= Data shown =
______________________________

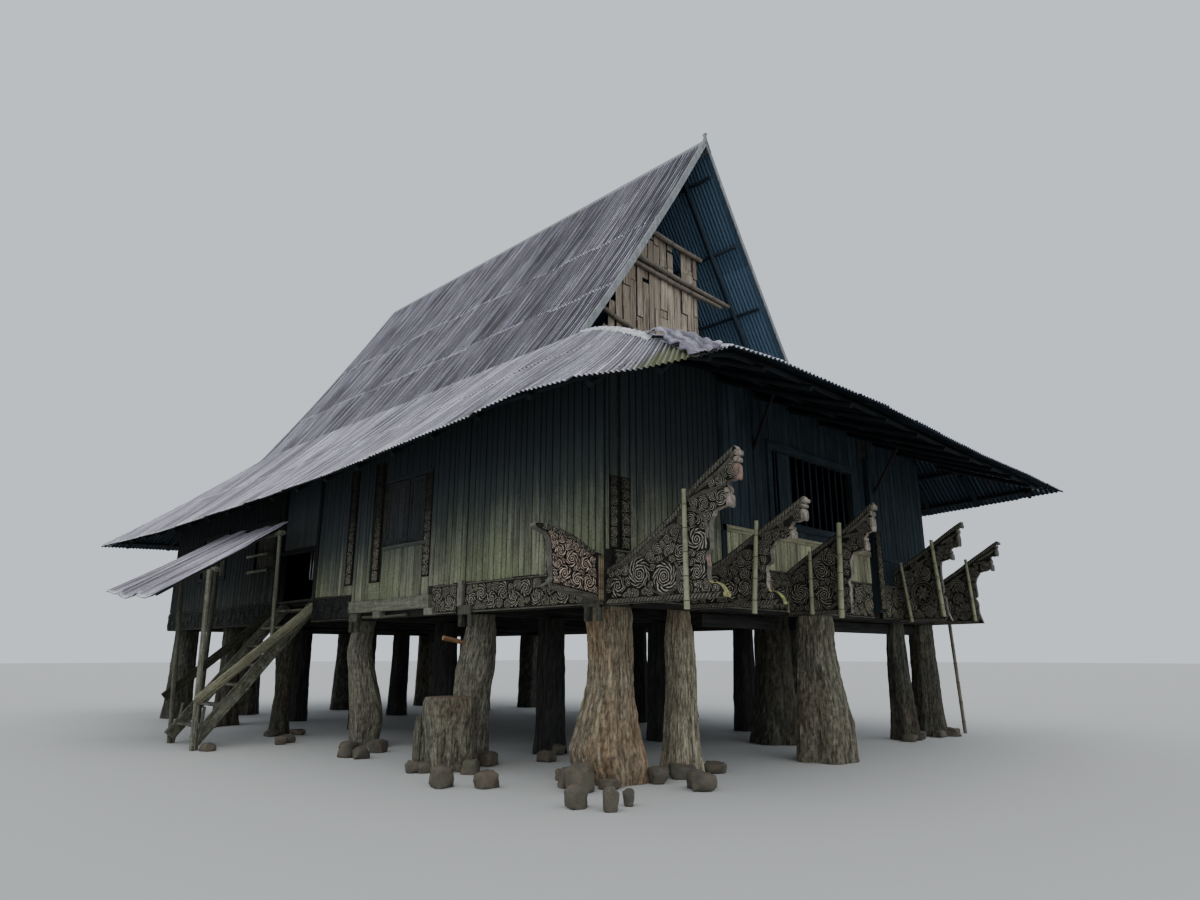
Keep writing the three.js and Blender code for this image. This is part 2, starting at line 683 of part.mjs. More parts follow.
// Heights at its low and high edges; the far end stands a little higher than the near one
const CANOPY_NEAR = [2165, 3500];
const CANOPY_FAR = [2340, 3560];
function canopyTop(x, y) {
  const up = (x + CANOPY_REACH) / (CANOPY_HIGH_X + CANOPY_REACH);
  const near = CANOPY_NEAR[0] + (CANOPY_NEAR[1] - CANOPY_NEAR[0]) * up;
  const far = CANOPY_FAR[0] + (CANOPY_FAR[1] - CANOPY_FAR[0]) * up;
  return near + ((far - near) * (y - CANOPY_FROM)) / (CANOPY_TO - CANOPY_FROM);
}
const canopyRows = (...across) => [CANOPY_HIGH_X, -CANOPY_REACH].map((x) => across.map((y) => [
  x, y, canopyTop(x, y),
]));
add("canopy_roof", sheet(canopyRows(CANOPY_FROM, CANOPY_TO), CANOPY_THICK), SHEET_IRON, 0.5, 0.6);

function canopyBeam(x) {
  const under = 75;
  return pole([x, -200, canopyTop(x, -200) - under], [x, 2750, canopyTop(x, 2750) - under], 42);
}
const canopyParts = [
  pole([-5950, -120, -30], [-6010, -80, 3000], 50, 42),
  pole([-5890, -95, -30], [-5835, -75, 610], 24),
  pole([-5830, 1250, -30], [-5985, 1220, 3000], 45, 40),
  pole([-5785, 1225, -30], [-5715, 1215, 610], 24),
  pole([-4960, -150, 1550], [-4960, -60, 3500], 32),
  pole([-4960, 2600, -30], [-4960, 2560, 3600], 45, 40),
  canopyBeam(-5940),
  canopyBeam(-4960),
  plank([-5990, -165, 700], [-4250, -165, 2194], 50, 140),
  plank([-5990, 1290, 700], [-4250, 1290, 2194], 50, 140),
];
const canopyCut = sheet(
  canopyRows(CANOPY_FROM - 500, CANOPY_FROM, CANOPY_TO, CANOPY_TO + 500),
  CANOPY_THICK + FIT_GAP,
  CUT_ABOVE,
);
add(
  "canopy_frame",
  joined(canopyParts).subtract(canopyCut).subtract(houseCut).subtract(belowGround),
  WOOD,
);

export default house;
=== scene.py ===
import math
import random

import bmesh
import bpy
import numpy as np
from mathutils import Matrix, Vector, noise
from mathutils.geometry import tessellate_polygon


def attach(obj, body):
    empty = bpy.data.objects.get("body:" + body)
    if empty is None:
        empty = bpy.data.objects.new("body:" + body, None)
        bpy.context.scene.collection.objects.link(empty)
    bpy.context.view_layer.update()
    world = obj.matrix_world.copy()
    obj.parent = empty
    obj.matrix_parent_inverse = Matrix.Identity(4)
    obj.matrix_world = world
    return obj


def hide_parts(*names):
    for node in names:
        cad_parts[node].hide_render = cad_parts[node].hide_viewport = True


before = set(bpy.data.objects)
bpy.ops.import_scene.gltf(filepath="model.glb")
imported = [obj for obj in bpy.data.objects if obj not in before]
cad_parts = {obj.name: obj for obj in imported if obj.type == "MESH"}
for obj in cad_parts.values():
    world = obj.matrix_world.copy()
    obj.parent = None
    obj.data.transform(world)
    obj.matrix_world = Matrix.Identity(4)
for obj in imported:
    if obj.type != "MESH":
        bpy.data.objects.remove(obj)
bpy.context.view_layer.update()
scene = bpy.context.scene

# All sizes are metres. They are taken from the hall's own middle, as in the part's source,
# and every piece is moved along X by this much when its mesh is made.
MIDDLE_SHIFT = 0.66

# Camera: at eye height off the near left corner, tilted up
EYE = (-10.48, -12.97, 1.36)
HEADING = (0.712, 0.702)
PITCH = math.radians(14.6)
LENS = 23.58

camera_data = bpy.data.cameras.new("camera")
camera_data.lens = LENS
camera_data.sensor_width = 36.0
camera_data.sensor_fit = "HORIZONTAL"
camera_data.clip_end = 500.0
camera = bpy.data.objects.new("camera", camera_data)
scene.collection.objects.link(camera)
camera.location = (EYE[0] + MIDDLE_SHIFT, EYE[1], EYE[2])
ahead = Vector((HEADING[0] * math.cos(PITCH), HEADING[1] * math.cos(PITCH), math.sin(PITCH)))
camera.rotation_euler = ahead.to_track_quat("-Z", "Y").to_euler()
scene.camera = camera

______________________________

= Stated exercise =
Every line of the data above should be reproduced word for word.

= Solution to the exercise =
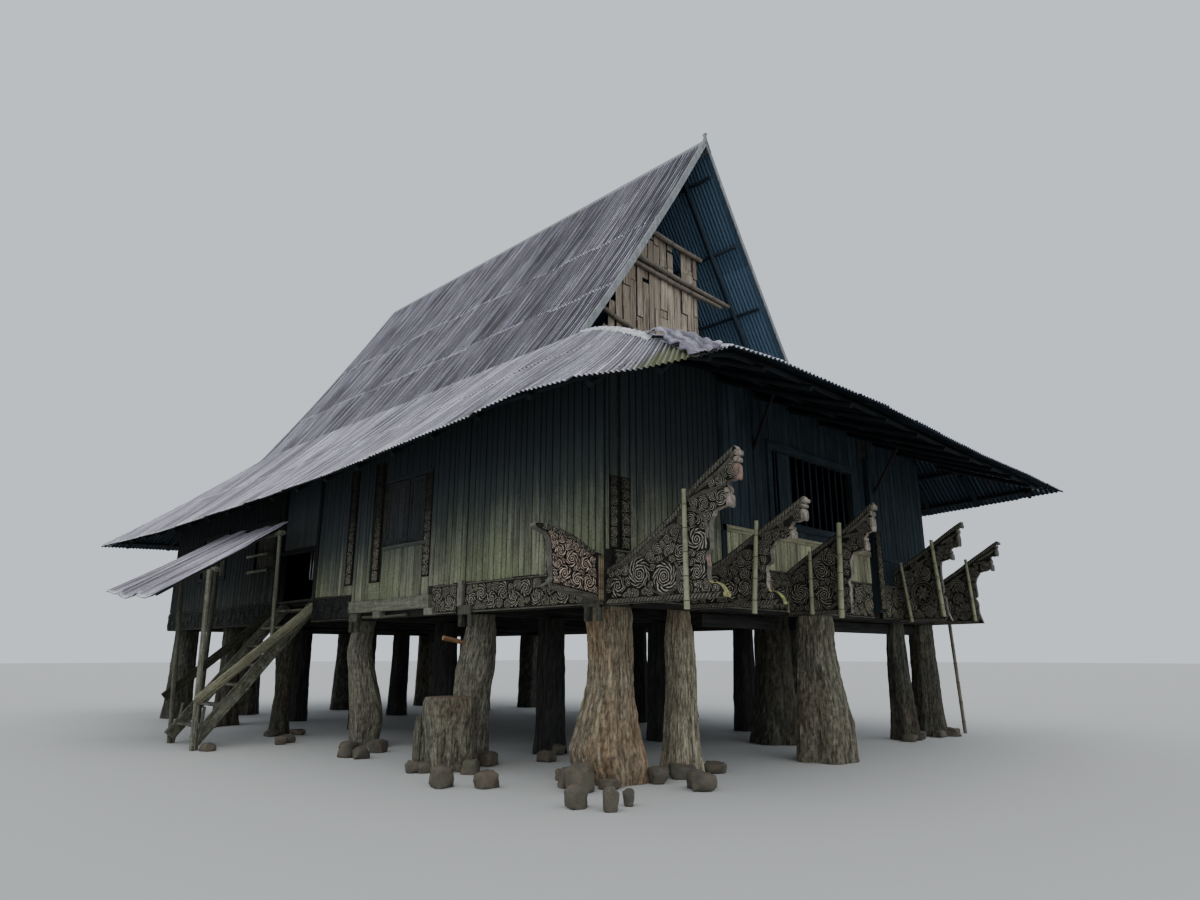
Keep writing the three.js and Blender code for this image. This is part 2, starting at line 683 of part.mjs. More parts follow.
// Heights at its low and high edges; the far end stands a little higher than the near one
const CANOPY_NEAR = [2165, 3500];
const CANOPY_FAR = [2340, 3560];
function canopyTop(x, y) {
  const up = (x + CANOPY_REACH) / (CANOPY_HIGH_X + CANOPY_REACH);
  const near = CANOPY_NEAR[0] + (CANOPY_NEAR[1] - CANOPY_NEAR[0]) * up;
  const far = CANOPY_FAR[0] + (CANOPY_FAR[1] - CANOPY_FAR[0]) * up;
  return near + ((far - near) * (y - CANOPY_FROM)) / (CANOPY_TO - CANOPY_FROM);
}
const canopyRows = (...across) => [CANOPY_HIGH_X, -CANOPY_REACH].map((x) => across.map((y) => [
  x, y, canopyTop(x, y),
]));
add("canopy_roof", sheet(canopyRows(CANOPY_FROM, CANOPY_TO), CANOPY_THICK), SHEET_IRON, 0.5, 0.6);

function canopyBeam(x) {
  const under = 75;
  return pole([x, -200, canopyTop(x, -200) - under], [x, 2750, canopyTop(x, 2750) - under], 42);
}
const canopyParts = [
  pole([-5950, -120, -30], [-6010, -80, 3000], 50, 42),
  pole([-5890, -95, -30], [-5835, -75, 610], 24),
  pole([-5830, 1250, -30], [-5985, 1220, 3000], 45, 40),
  pole([-5785, 1225, -30], [-5715, 1215, 610], 24),
  pole([-4960, -150, 1550], [-4960, -60, 3500], 32),
  pole([-4960, 2600, -30], [-4960, 2560, 3600], 45, 40),
  canopyBeam(-5940),
  canopyBeam(-4960),
  plank([-5990, -165, 700], [-4250, -165, 2194], 50, 140),
  plank([-5990, 1290, 700], [-4250, 1290, 2194], 50, 140),
];
const canopyCut = sheet(
  canopyRows(CANOPY_FROM - 500, CANOPY_FROM, CANOPY_TO, CANOPY_TO + 500),
  CANOPY_THICK + FIT_GAP,
  CUT_ABOVE,
);
add(
  "canopy_frame",
  joined(canopyParts).subtract(canopyCut).subtract(houseCut).subtract(belowGround),
  WOOD,
);

export default house;
=== scene.py ===
import math
import random

import bmesh
import bpy
import numpy as np
from mathutils import Matrix, Vector, noise
from mathutils.geometry import tessellate_polygon


def attach(obj, body):
    empty = bpy.data.objects.get("body:" + body)
    if empty is None:
        empty = bpy.data.objects.new("body:" + body, None)
        bpy.context.scene.collection.objects.link(empty)
    bpy.context.view_layer.update()
    world = obj.matrix_world.copy()
    obj.parent = empty
    obj.matrix_parent_inverse = Matrix.Identity(4)
    obj.matrix_world = world
    return obj


def hide_parts(*names):
    for node in names:
        cad_parts[node].hide_render = cad_parts[node].hide_viewport = True


before = set(bpy.data.objects)
bpy.ops.import_scene.gltf(filepath="model.glb")
imported = [obj for obj in bpy.data.objects if obj not in before]
cad_parts = {obj.name: obj for obj in imported if obj.type == "MESH"}
for obj in cad_parts.values():
    world = obj.matrix_world.copy()
    obj.parent = None
    obj.data.transform(world)
    obj.matrix_world = Matrix.Identity(4)
for obj in imported:
    if obj.type != "MESH":
        bpy.data.objects.remove(obj)
bpy.context.view_layer.update()
scene = bpy.context.scene

# All sizes are metres. They are taken from the hall's own middle, as in the part's source,
# and every piece is moved along X by this much when its mesh is made.
MIDDLE_SHIFT = 0.66

# Camera: at eye height off the near left corner, tilted up
EYE = (-10.48, -12.97, 1.36)
HEADING = (0.712, 0.702)
PITCH = math.radians(14.6)
LENS = 23.58

camera_data = bpy.data.cameras.new("camera")
camera_data.lens = LENS
camera_data.sensor_width = 36.0
camera_data.sensor_fit = "HORIZONTAL"
camera_data.clip_end = 500.0
camera = bpy.data.objects.new("camera", camera_data)
scene.collection.objects.link(camera)
camera.location = (EYE[0] + MIDDLE_SHIFT, EYE[1], EYE[2])
ahead = Vector((HEADING[0] * math.cos(PITCH), HEADING[1] * math.cos(PITCH), math.sin(PITCH)))
camera.rotation_euler = ahead.to_track_quat("-Z", "Y").to_euler()
scene.camera = camera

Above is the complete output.